"I want him dead. I want his family dead. I want his house burnt to the ground." Robert DeNiro as Al Capone in the movie "The Untouchables" spoke these words in formulating a strategy to resolve a particular dispute. In my meetings with clients to discuss litigation strategy, some have echoed similar approaches.
While adhering to Capone’s strategy has a certain allure all its own, there are those pesky criminal impediments to consider. A rapidly growing alternative to the "beat your opponent into submission" approach is mediation. Mediation has generally been described as a "facilitated negotiation". The setting is defined by the use of a neutral third person called a mediator – often a retired judge – whose job it is to assist parties in facilitating a settlement of their dispute. Two critical components of mediation are that it is non-binding and the mediator is not a decision-maker. This results in the parties maintaining responsibility for their own decisions and if they are unable to settle their conflict, they are not prejudiced by an adverse judicial ruling.

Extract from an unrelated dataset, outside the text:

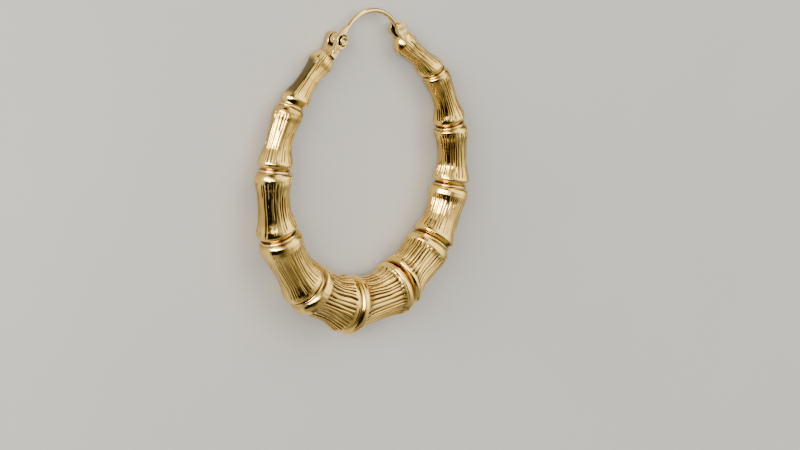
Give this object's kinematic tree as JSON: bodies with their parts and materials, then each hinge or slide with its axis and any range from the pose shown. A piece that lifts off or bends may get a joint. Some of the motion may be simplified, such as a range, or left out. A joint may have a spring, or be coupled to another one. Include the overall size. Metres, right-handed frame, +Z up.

Mediation is not for everyone or for every dispute. I recently engaged in a pre-trial with a judge to consider settlement. The other side made such outrageous demands that the judge responded, "I think they need to feel more pain before we discuss settlement". Make no mistake about it, litigation is painful. It is expensive, time-consuming and draining of both emotions and personnel. Since statistics show that more than 90% of all civil litigation will settle prior to trial, many clients and attorneys are asking themselves if the Nike slogan of "No pain, no gain" should be reserved for exercise. Mediation offers a quicker, informal and cheaper alternative to litigation. It usually only takes hours or days, discovery is either non-existent or limited and it often takes place either prior to litigation or in its early stages. Even if a mediation does not result in a settlement, it is still often successful. Since the parties present their positions at the mediation proceeding, each party has an opportunity to explore the theories of its opponent and determine the strengths and weaknesses of its own case by requesting feedback from the mediator.
In responding to Capone’s "dispute resolution strategy", Sean Connery, in "The Untouchables", stated that the best available remedy was to handle it "The Chicago Way". "He pulls a knife, you pull a gun, he sends one of yours to the hospital, you send one of his to the morgue". Since neither strategy proved all that effective for Capone or Connery, perhaps it is time to consider a different approach. Mediation – "The New Chicago Way"?